[What is asked] Write out each record again exactly as it stands.

[Recorded information]
────────

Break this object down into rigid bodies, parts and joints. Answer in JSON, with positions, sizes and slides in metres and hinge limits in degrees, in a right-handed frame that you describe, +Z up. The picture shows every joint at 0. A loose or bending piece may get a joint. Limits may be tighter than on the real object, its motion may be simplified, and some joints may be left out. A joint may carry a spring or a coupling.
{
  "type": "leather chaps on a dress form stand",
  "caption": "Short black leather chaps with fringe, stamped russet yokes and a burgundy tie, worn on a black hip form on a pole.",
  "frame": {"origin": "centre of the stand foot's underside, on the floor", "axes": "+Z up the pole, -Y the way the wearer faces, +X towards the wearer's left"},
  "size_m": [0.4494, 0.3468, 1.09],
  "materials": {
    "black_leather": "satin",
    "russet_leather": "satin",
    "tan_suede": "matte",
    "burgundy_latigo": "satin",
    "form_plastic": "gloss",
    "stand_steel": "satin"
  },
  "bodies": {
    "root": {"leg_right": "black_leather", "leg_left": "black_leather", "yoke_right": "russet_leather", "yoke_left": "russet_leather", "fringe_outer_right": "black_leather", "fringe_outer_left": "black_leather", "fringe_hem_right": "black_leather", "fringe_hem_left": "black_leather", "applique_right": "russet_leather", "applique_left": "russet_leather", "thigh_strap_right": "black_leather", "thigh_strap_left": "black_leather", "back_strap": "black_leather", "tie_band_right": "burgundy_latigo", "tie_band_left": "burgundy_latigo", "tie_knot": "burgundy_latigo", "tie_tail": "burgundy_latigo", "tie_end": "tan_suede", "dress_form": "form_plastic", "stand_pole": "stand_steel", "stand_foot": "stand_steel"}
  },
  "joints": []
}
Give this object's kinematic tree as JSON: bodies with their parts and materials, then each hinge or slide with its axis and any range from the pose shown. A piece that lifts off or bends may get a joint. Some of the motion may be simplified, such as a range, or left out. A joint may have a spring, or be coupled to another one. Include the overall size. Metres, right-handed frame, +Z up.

────────

[The answer]
Break this object down into rigid bodies, parts and joints. Answer in JSON, with positions, sizes and slides in metres and hinge limits in degrees, in a right-handed frame that you describe, +Z up. The picture shows every joint at 0. A loose or bending piece may get a joint. Limits may be tighter than on the real object, its motion may be simplified, and some joints may be left out. A joint may carry a spring or a coupling.
{
  "type": "leather chaps on a dress form stand",
  "caption": "Short black leather chaps with fringe, stamped russet yokes and a burgundy tie, worn on a black hip form on a pole.",
  "frame": {"origin": "centre of the stand foot's underside, on the floor", "axes": "+Z up the pole, -Y the way the wearer faces, +X towards the wearer's left"},
  "size_m": [0.4494, 0.3468, 1.09],
  "materials": {
    "black_leather": "satin",
    "russet_leather": "satin",
    "tan_suede": "matte",
    "burgundy_latigo": "satin",
    "form_plastic": "gloss",
    "stand_steel": "satin"
  },
  "bodies": {
    "root": {"leg_right": "black_leather", "leg_left": "black_leather", "yoke_right": "russet_leather", "yoke_left": "russet_leather", "fringe_outer_right": "black_leather", "fringe_outer_left": "black_leather", "fringe_hem_right": "black_leather", "fringe_hem_left": "black_leather", "applique_right": "russet_leather", "applique_left": "russet_leather", "thigh_strap_right": "black_leather", "thigh_strap_left": "black_leather", "back_strap": "black_leather", "tie_band_right": "burgundy_latigo", "tie_band_left": "burgundy_latigo", "tie_knot": "burgundy_latigo", "tie_tail": "burgundy_latigo", "tie_end": "tan_suede", "dress_form": "form_plastic", "stand_pole": "stand_steel", "stand_foot": "stand_steel"}
  },
  "joints": []
}
Give this object's kinematic tree as JSON: bodies with their parts and materials, then each hinge or slide with its axis and any range from the pose shown. A piece that lifts off or bends may get a joint. Some of the motion may be simplified, such as a range, or left out. A joint may have a spring, or be coupled to another one. Include the overall size. Metres, right-handed frame, +Z up.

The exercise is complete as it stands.